La mise en scène de Ludovic Lagarde, habile, laisse entrevoir les vertiges de l’écriture d’Harold Pinter, les questionnements qu’elle charriait avec elle. La pièce, montée et jouée à intervalles réguliers avec les mêmes comédiens depuis une vingtaine d’année, a sûrement eu un retentissement puissant à ses débuts. À l’heure des couples libres et de la relative libération des femmes (elles ne sont en tous cas, pour la plupart, plus des femmes au foyer), on n’est plus sûr d’être ébloui de la même manière par l’écriture du maître.
La vérité, c’est le doute
La deuxième pièce du cycle, La Collection, laisse entrevoir avec plus de finesse le talent de l’écrivain. Cette fois-ci, deux couples occupent la scène. Valérie Dashwood et Laurent Poitrenaux, éternels mariés – si elles ne sont pas la continuation l’une de l’autre, les deux pièces se répondent -, et un autre couple, dont le statut n’est pas clairement défini, formé par Micha Lescot et Mathieu Amalric. Le génie de Micha Lescot, qui compte parmi les acteurs de théâtre les plus talentueux de sa génération, donne une ampleur inédite à la pièce. Tandis que les deux hommes vivent, peignoir sur le dos, jus d’orange et journal à la main, une matinée ordinaire, le téléphone sonne. On le recherche.
Les poses lascives de Lescot, dandy sans jamais se changer en caricature d’homosexuel, amuse. Plus que de son personnage, l’acteur s’amuse d’abord de lui-même, de son physique légèrement androgyne, de ses deux mètres de haut, de ses hanches larges qui font penser à celles d’une femme. Il décroche le téléphone, demande avec un air exaspéré qui le désire. Cherche à éviter son interlocuteur qui finira par le retrouver malgré tout. Lorsque le comédien ouvre sa porte d’entrée (plutôt, la porte disposée à l’extrémité de la scène), un homme, Laurent Poitrenaux, l’accuse d’avoir eu une relation sexuelle avec sa femme. L’intéressé nie en bloc au départ, avant d’admettre l’avoir rencontrée. Pas dans la chambre d’hôtel que l’homme dit, une autre. Ou peut-être seulement dans le couloir. On ne sait pas bien.

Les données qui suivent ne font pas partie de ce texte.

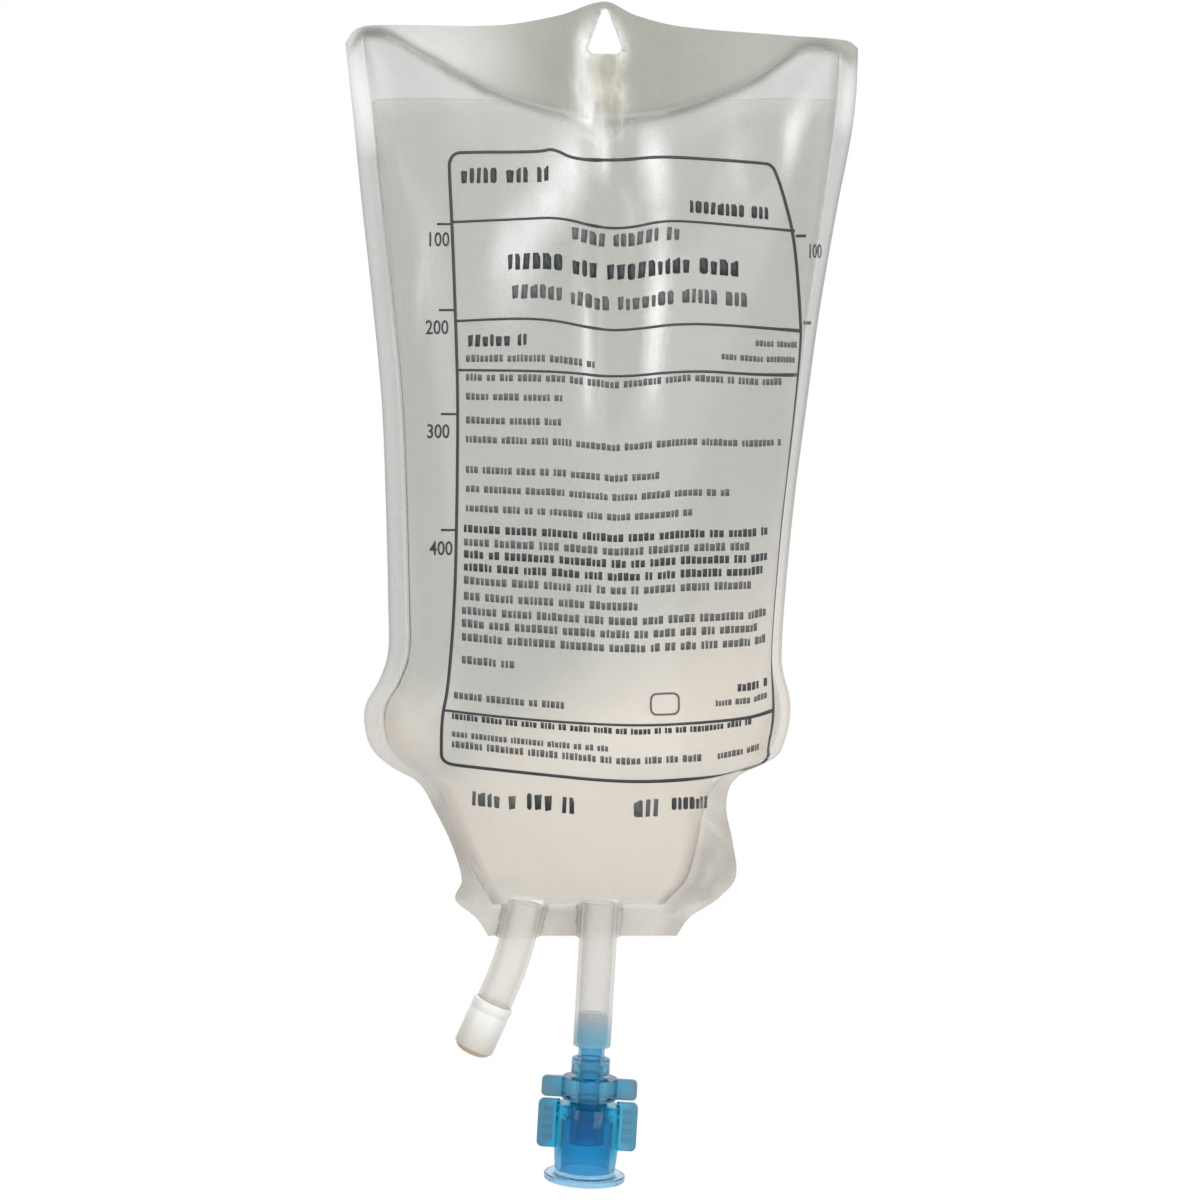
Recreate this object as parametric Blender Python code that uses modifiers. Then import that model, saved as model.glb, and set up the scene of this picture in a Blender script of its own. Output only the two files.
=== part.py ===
"""Clear infusion fluid bag: two welded films round a liquid, with two port tubes below.

The origin is where a hook bears at the top of the hanger hole. +Z is up and the front faces -Y.
"""

import bisect
import math

import bmesh
import bpy
from mathutils import Vector

MM = 0.001

# Film sheets, seen from the front. A drop is a length down from the hook
BAG_WIDTH = 126.8 * MM
BAG_DROP = 228.8 * MM
FILM_OFFSET = -1.2 * MM
FILM_THICKNESS = 0.4 * MM
FILM_GAP = 0.4 * MM
SIDE_WELD = 4.5 * MM
BOTTOM_WELD = 7.8 * MM
HANGER_DIP = 27.4 * MM
HANGER_EDGE_DROP = 4.0 * MM
FRONT_DEPTH = 26.5 * MM
BACK_DEPTH = 24.5 * MM
DEPTH_RISE = 38.0 * MM
FOOT_HEIGHT = 42.0 * MM
TWIST = math.radians(12.0)

# Pleat in the front film, pulled in below the hanger hole
PLEAT_DEPTH = 2.8 * MM
PLEAT_WIDTH = 5.5 * MM
PLEAT_X = 1.6 * MM
PLEAT_END_DROP = 110.0 * MM

# Hanger hole, a drop shape with its tip at the origin
HOLE_HEIGHT = 11.0 * MM
HOLE_SLOPE = math.radians(21.0)
HOLE_CORNER = 1.6 * MM
HOLE_TIP = 0.8 * MM

# Liquid
LIQUID_DROP = 22.3 * MM
LIQUID_CLEARANCE = 0.7 * MM
LIQUID_FOOT_SHARE = 0.6

# Port tubes
SEAT_GAP = 0.3 * MM
CHANNEL_CLEARANCE = 0.8 * MM
TUBE_ENTRY = 0.6 * MM
TUBE_WALL = 0.9 * MM
SUPPLY_TUBE_DIAMETER = 9.4 * MM
SUPPLY_TUBE_LENGTH = 35.4 * MM
SUPPLY_X = -1.2 * MM
SUPPLY_TILT = math.radians(3.3)
SITE_TUBE_DIAMETER = 9.0 * MM
SITE_X = -19.6 * MM
SITE_TILT = math.radians(14.0)
SITE_BEND = math.radians(10.5)
SITE_ROOT_LENGTH = 8.5 * MM
SITE_BEND_LENGTH = 14.0 * MM
SITE_END_LENGTH = 14.5 * MM

# Rubber injection site in its sleeve, at the end of the bent tube
SLEEVE_LENGTH = 12.5 * MM
SLEEVE_WALL = 0.7 * MM
SLEEVE_LIP = 1.2 * MM
SEPTUM_PLUG_LENGTH = 6.0 * MM
SEPTUM_DOME = 1.8 * MM

# Spike port. A depth is a length down the port's axis from the tube's lower end
STEM_LENGTH = 8.2 * MM
MEMBRANE = 0.6 * MM
BORE_DIAMETER = 5.2 * MM
NECK_DIAMETER = 6.6 * MM
LUG_RING_DEPTH = 3.0 * MM
LUG_RING_HEIGHT = 4.0 * MM
LUG_RING_DIAMETER = 10.6 * MM
LUG_COUNT = 4
LUG_WIDTH = 2.0 * MM
LUG_REACH = 0.5 * MM
HUB_DEPTH = 7.8 * MM
HUB_HEIGHT = 5.4 * MM
HUB_DIAMETER = 14.0 * MM
TAB_SPAN = 23.8 * MM
TAB_THICKNESS = 2.0 * MM
TAB_CORNER = 1.2 * MM
NOZZLE_LENGTH = 11.0 * MM
NOZZLE_DIAMETER = 9.2 * MM

# Twist-off cap
CAP_GAP = 0.5 * MM
CAP_HEIGHT = 18.2 * MM
CAP_DIAMETER = 16.0 * MM
CAP_FOOT_DIAMETER = 15.0 * MM
CAP_WALL = 1.4 * MM
CAP_COLLAR_HEIGHT = 2.4 * MM
CAP_FLOOR = 2.0 * MM
FLANGE_DIAMETER = 20.2 * MM
FLANGE_THICKNESS = 1.6 * MM
WING_SPAN = 24.8 * MM
WING_HEIGHT = 12.1 * MM
WING_THICKNESS = 2.0 * MM
WING_CORNER = 1.4 * MM
WING_RIM = 0.8 * MM
WING_RIM_HEIGHT = 0.4 * MM
RIB_COUNT = 4
RIB_WIDTH = 0.7 * MM
EDGE_ROUND = 0.3 * MM

# Grid and rounding steps
FLANGE_COLUMNS = 1
CHAMBER_COLUMNS = 24
HANGER_ROWS = 3
CHAMBER_ROWS = 26
FOOT_ROWS = 5
SKIRT_ROWS = 2
ROUND_STEPS = 24
TUBE_SIDES_RESOLUTION = 4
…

Les doutes, objet d’étude obsessionnel du dramaturge, font irruption dans la pièce. Les couples s’engueulent sur scène, se donnent des leçons. Que s’est-il passé ce jour-là ? Les versions se mélangent, la tension monte. Le final n’est pas une apothéose parce que le mystère ne sera jamais levé sur ce qui s’est passé. On sent, derrière ce vrai faux dénouement, la main de Pinter, théoricien du doute. On peut se faire une idée, on est libre d’interpréter. Tout se noie dans tout. Reste une certitude : les comédiens sont formidables.
L’Amant et La Collection d’Harold Pinter, mis en scène par Ludovic Lagarde avec Valérie Dashwood, Laurent Poitrenaux, Guillaume Costanza, Micha Lescot et Mathieu Amalric au théâtre de l’Atelier. Du 3 au 25 juin 2023.